▸ **RECORDS SUPPLIED**
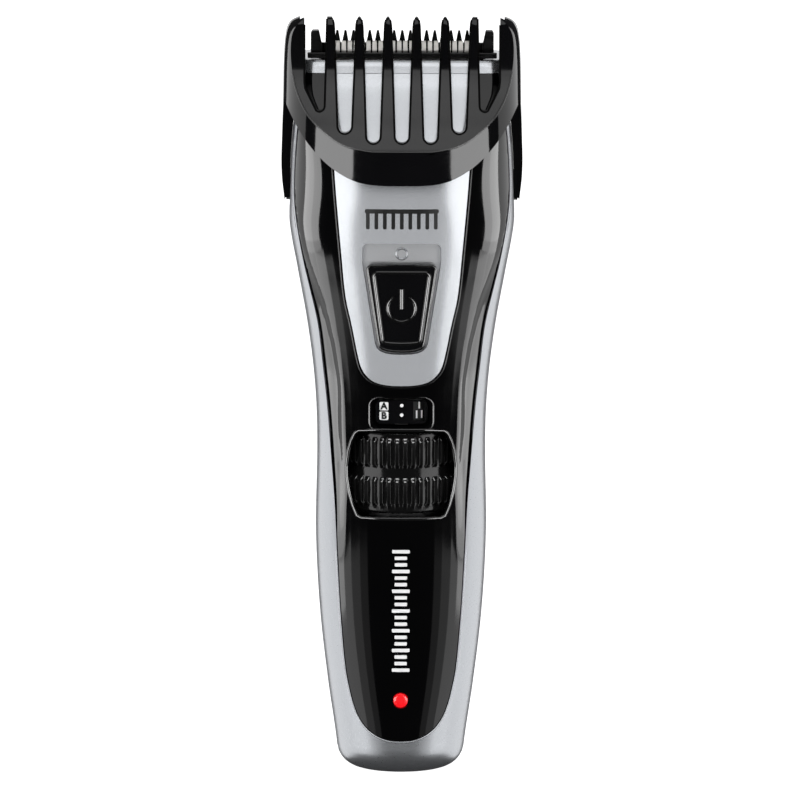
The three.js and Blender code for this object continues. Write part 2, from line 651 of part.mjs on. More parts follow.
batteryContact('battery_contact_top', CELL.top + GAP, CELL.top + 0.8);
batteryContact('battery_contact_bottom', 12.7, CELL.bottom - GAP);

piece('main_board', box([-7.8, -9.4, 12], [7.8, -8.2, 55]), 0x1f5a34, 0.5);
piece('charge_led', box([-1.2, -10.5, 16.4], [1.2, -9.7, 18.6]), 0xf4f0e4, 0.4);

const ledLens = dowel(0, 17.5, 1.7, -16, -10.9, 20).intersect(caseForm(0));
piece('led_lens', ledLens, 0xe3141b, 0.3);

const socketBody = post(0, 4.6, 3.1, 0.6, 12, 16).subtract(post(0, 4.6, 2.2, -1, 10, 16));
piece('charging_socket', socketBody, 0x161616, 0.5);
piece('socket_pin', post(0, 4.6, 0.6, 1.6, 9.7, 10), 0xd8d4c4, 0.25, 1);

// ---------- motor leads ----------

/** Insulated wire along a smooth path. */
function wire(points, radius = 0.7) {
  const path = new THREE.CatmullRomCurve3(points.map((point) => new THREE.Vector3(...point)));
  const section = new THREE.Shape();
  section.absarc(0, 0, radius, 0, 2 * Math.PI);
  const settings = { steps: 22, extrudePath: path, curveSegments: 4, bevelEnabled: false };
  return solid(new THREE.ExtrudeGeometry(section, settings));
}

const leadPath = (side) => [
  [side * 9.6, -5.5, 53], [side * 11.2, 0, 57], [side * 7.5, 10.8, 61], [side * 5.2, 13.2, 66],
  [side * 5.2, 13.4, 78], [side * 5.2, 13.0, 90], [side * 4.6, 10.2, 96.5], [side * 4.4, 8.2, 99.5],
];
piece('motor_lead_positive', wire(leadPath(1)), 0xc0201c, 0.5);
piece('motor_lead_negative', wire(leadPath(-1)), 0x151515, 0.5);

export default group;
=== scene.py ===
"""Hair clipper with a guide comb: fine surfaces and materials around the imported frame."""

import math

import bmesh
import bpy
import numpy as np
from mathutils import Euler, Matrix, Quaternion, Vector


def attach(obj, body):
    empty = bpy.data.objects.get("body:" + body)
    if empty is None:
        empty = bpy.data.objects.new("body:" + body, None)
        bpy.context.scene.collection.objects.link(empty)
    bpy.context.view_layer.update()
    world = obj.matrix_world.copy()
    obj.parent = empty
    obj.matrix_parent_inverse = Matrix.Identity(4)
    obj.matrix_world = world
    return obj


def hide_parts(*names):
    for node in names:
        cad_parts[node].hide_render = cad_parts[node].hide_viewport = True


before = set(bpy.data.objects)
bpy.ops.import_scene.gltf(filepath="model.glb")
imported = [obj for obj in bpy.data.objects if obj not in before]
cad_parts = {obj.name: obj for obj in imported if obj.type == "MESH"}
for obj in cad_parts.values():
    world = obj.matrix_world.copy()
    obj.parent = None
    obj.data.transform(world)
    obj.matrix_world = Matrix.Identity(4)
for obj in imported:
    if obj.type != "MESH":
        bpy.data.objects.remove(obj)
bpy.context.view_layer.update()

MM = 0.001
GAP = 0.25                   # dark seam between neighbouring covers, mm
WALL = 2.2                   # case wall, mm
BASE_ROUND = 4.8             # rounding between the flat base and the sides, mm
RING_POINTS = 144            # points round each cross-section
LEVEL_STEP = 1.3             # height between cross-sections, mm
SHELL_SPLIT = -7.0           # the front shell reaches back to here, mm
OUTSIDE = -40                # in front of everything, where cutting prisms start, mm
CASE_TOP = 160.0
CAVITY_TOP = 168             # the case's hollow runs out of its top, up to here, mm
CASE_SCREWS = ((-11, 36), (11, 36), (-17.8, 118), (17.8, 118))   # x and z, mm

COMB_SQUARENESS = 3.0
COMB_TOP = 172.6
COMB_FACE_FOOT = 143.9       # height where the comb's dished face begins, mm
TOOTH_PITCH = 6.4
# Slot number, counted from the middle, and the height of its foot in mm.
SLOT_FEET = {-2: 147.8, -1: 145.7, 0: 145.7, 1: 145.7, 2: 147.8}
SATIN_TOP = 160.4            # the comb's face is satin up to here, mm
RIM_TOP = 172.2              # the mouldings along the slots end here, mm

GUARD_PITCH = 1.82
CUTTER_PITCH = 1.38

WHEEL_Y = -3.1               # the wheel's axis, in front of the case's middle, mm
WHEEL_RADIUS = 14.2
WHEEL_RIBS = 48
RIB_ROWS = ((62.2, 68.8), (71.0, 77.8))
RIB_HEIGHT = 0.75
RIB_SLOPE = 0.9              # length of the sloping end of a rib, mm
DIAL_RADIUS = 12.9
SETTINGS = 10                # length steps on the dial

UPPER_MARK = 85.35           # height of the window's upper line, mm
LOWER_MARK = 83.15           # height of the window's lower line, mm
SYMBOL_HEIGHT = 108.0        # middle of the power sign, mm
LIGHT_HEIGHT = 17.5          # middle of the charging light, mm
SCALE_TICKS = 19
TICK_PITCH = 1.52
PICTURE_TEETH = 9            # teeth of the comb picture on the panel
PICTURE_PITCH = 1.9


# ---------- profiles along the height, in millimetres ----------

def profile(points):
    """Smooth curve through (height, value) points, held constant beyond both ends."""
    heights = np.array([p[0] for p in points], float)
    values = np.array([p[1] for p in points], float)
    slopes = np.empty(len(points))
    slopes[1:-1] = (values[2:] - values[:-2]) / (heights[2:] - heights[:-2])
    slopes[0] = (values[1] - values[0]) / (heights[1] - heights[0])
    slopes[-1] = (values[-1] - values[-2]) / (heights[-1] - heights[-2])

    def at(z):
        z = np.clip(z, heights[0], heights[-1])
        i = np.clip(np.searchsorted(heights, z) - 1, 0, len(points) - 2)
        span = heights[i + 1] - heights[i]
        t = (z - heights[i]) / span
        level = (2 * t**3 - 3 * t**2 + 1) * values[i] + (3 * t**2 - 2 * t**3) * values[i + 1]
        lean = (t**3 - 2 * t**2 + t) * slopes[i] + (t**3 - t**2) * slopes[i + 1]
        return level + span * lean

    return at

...

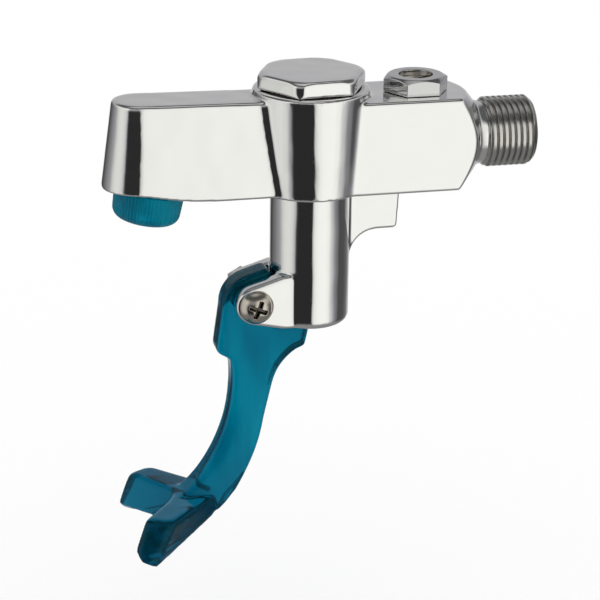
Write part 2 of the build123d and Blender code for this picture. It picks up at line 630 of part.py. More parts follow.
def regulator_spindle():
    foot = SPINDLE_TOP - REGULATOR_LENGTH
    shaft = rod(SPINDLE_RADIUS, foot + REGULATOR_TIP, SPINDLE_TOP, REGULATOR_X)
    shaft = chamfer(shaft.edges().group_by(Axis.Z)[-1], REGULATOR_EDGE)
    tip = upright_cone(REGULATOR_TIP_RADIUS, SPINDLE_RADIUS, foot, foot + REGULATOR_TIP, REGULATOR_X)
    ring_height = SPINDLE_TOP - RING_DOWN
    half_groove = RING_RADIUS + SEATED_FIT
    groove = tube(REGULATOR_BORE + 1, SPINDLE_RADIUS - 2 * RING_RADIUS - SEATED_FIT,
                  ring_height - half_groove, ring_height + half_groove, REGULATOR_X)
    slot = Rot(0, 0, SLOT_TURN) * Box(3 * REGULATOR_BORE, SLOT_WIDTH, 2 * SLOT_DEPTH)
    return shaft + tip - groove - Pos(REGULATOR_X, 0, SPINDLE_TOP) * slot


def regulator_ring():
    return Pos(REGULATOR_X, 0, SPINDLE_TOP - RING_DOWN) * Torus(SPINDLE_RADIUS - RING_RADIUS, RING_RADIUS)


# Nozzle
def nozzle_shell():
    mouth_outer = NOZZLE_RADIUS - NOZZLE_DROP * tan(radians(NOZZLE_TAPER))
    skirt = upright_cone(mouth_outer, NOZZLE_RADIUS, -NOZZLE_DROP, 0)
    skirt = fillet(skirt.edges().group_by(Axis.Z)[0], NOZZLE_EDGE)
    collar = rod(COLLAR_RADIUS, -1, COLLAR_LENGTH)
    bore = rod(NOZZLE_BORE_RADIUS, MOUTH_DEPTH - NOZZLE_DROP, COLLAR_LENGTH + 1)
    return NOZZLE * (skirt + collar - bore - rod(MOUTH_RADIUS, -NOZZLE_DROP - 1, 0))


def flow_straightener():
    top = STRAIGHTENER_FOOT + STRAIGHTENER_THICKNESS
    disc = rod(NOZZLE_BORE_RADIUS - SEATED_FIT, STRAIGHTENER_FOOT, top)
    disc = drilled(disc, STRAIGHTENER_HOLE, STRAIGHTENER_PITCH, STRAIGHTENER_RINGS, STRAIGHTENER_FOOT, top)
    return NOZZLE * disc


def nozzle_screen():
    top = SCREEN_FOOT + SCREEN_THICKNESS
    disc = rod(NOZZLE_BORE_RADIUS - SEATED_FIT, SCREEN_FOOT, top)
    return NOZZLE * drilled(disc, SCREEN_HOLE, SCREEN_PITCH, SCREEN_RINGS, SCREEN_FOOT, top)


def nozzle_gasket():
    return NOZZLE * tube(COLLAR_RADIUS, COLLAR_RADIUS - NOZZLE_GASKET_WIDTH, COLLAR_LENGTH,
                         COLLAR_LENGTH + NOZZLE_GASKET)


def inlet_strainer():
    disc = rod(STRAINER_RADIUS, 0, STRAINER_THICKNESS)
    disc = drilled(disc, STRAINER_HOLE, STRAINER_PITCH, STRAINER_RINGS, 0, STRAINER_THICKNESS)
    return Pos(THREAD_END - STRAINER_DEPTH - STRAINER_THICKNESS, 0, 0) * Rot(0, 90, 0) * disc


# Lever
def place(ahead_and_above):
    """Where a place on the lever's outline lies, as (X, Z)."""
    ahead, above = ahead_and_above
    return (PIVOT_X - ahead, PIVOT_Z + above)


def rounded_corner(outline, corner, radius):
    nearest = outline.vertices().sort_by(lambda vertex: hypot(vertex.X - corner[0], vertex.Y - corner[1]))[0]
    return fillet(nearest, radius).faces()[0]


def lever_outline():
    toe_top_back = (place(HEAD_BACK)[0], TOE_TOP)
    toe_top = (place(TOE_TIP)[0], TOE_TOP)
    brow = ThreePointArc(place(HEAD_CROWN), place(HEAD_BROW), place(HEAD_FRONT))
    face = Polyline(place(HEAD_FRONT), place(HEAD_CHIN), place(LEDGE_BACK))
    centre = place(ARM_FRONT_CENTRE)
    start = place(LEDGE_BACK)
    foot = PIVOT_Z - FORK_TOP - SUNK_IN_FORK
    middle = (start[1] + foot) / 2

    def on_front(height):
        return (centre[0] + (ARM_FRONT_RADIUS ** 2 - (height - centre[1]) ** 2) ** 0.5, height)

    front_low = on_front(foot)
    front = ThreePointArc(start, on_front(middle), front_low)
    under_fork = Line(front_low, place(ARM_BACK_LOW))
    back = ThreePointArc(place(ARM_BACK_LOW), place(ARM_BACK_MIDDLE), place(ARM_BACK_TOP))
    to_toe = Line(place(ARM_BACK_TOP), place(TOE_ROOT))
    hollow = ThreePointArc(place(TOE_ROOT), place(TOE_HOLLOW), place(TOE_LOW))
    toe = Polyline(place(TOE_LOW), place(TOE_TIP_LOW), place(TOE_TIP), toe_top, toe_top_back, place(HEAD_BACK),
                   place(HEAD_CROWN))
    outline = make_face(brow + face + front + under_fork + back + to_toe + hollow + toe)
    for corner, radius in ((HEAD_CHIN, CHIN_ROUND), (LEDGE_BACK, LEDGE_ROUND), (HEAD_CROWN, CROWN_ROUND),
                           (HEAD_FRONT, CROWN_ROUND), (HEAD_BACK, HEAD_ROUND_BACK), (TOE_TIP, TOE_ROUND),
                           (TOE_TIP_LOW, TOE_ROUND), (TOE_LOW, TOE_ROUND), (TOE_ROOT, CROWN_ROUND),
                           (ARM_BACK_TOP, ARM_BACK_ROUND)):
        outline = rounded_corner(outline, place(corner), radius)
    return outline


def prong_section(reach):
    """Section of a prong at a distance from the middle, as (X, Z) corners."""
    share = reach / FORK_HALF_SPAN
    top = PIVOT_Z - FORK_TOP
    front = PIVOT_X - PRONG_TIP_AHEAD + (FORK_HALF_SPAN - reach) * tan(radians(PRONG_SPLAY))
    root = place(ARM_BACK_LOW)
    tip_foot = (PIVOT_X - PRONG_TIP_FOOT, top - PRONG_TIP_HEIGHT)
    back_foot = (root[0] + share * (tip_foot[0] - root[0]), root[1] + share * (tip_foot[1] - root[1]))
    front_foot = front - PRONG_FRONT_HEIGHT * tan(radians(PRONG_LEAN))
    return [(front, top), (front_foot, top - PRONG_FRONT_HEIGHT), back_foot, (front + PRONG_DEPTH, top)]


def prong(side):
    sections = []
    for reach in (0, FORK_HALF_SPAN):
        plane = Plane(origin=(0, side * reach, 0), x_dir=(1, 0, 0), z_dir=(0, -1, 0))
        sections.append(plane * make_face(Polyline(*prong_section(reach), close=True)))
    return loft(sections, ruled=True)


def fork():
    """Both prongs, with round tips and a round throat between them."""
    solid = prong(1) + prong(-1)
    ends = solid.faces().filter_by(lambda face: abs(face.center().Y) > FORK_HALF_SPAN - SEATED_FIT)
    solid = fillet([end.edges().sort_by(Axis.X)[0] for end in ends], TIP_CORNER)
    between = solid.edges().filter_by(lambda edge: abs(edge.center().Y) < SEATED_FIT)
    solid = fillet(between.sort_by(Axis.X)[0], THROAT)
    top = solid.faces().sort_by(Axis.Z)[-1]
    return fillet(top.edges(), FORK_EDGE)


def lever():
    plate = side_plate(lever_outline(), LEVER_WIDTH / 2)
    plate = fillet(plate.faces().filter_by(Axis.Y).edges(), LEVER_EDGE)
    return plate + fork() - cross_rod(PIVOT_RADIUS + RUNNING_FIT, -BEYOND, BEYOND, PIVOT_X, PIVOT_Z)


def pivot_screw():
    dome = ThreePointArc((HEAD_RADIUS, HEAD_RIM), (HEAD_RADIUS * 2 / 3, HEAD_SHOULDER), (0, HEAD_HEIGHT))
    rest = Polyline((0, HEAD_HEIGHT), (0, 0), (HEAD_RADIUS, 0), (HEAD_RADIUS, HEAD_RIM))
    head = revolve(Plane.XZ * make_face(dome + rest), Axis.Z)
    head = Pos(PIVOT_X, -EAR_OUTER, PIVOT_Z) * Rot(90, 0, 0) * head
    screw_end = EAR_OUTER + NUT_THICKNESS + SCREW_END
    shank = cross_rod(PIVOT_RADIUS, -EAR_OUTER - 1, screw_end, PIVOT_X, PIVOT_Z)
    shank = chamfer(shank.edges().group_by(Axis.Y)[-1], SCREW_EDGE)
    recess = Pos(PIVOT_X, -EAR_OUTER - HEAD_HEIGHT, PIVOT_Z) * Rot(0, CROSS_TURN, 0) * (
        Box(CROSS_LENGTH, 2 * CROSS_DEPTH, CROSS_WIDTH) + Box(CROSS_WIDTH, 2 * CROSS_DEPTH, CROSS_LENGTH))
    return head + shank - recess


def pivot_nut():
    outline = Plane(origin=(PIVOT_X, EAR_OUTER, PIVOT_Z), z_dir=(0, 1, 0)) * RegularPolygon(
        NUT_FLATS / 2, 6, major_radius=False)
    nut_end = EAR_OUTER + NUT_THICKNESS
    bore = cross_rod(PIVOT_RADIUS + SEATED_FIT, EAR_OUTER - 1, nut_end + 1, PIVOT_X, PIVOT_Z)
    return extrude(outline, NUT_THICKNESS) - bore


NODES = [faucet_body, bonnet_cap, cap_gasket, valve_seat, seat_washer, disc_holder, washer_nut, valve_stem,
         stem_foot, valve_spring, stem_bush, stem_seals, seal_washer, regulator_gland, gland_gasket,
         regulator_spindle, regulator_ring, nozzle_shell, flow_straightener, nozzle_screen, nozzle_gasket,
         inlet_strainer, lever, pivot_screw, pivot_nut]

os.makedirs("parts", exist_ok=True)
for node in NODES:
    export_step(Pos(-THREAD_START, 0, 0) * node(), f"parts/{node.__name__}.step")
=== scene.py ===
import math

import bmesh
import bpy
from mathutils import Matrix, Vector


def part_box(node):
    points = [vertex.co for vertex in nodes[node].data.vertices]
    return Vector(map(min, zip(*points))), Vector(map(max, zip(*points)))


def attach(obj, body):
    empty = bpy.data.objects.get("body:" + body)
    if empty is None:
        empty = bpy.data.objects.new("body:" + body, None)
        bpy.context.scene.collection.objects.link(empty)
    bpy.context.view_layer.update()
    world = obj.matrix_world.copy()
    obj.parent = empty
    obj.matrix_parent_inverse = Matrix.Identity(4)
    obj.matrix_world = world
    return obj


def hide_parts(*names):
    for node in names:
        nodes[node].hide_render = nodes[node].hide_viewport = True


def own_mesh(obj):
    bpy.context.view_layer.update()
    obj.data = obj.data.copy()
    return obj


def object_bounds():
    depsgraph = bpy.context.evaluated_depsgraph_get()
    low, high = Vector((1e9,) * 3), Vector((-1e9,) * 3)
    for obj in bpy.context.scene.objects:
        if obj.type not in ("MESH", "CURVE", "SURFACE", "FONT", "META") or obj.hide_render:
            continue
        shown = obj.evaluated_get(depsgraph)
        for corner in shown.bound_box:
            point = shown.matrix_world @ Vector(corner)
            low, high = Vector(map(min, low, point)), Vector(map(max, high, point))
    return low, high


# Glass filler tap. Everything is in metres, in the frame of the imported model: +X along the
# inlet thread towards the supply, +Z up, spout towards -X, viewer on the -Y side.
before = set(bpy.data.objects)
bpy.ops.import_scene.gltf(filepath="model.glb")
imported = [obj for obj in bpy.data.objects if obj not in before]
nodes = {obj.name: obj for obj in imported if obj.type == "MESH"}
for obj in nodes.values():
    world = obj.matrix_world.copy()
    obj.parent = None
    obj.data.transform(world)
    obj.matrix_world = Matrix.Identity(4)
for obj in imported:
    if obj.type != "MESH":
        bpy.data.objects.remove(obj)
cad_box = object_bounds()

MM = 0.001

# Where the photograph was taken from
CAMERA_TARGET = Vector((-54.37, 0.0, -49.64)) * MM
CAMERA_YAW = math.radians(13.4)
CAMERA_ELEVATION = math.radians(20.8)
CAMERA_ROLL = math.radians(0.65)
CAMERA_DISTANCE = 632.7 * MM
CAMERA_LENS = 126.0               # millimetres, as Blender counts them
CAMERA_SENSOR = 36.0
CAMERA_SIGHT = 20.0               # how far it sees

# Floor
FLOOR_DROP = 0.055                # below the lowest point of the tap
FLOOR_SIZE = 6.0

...

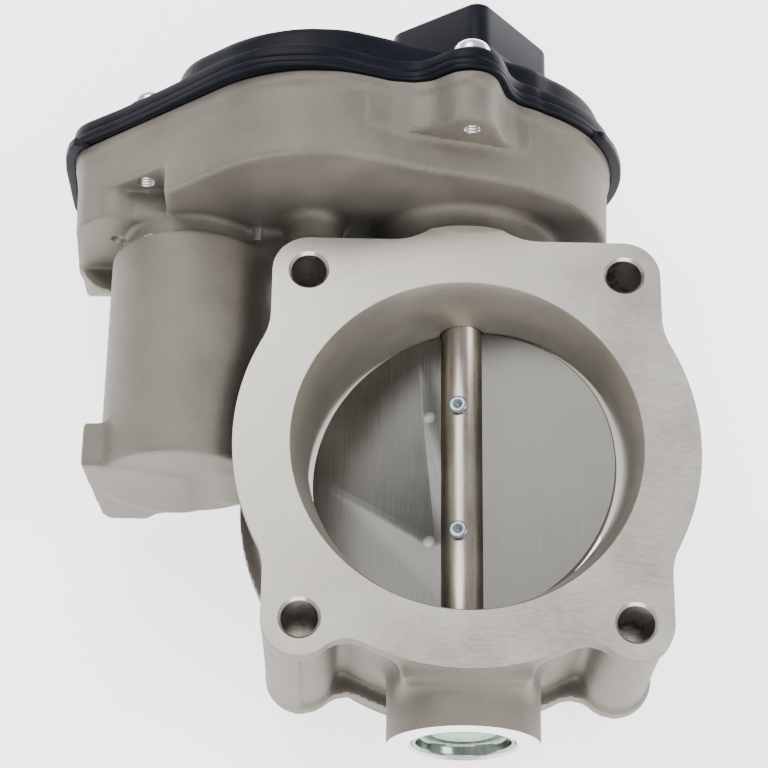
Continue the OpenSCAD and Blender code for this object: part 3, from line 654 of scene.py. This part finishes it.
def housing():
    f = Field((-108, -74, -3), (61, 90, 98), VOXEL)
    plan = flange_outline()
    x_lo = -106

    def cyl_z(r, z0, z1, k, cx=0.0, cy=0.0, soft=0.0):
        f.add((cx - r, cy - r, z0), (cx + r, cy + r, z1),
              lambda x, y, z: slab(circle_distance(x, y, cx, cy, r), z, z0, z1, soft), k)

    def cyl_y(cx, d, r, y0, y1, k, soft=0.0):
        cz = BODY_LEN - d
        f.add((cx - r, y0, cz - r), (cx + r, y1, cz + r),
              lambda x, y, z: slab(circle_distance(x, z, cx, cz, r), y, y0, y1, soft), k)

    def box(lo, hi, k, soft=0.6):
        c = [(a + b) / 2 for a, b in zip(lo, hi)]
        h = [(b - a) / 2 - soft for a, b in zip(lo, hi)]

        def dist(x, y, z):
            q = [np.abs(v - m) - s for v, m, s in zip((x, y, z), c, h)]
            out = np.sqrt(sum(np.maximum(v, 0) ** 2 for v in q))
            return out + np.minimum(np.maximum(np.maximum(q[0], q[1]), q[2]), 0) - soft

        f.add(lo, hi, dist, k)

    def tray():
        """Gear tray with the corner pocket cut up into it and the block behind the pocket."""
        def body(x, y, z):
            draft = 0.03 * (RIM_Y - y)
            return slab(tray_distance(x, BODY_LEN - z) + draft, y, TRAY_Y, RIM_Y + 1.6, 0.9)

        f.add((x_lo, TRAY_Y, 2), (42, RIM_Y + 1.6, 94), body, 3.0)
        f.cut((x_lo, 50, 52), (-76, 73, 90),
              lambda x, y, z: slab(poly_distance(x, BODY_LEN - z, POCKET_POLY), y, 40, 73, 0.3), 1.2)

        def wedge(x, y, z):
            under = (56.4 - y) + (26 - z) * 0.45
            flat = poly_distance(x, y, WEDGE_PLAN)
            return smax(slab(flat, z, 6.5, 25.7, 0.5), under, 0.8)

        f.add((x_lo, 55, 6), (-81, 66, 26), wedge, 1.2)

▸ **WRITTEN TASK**
Each line from the one containing "The three.js and" through the one containing "batteryContact('battery_contact_bottom', 12.7, CELL.bottom" must be retyped exactly, the first and last of these included.

▸ **PROBLEM SOLUTION**
The three.js and Blender code for this object continues. Write part 2, from line 651 of part.mjs on. More parts follow.
batteryContact('battery_contact_top', CELL.top + GAP, CELL.top + 0.8);
batteryContact('battery_contact_bottom', 12.7, CELL.bottom - GAP);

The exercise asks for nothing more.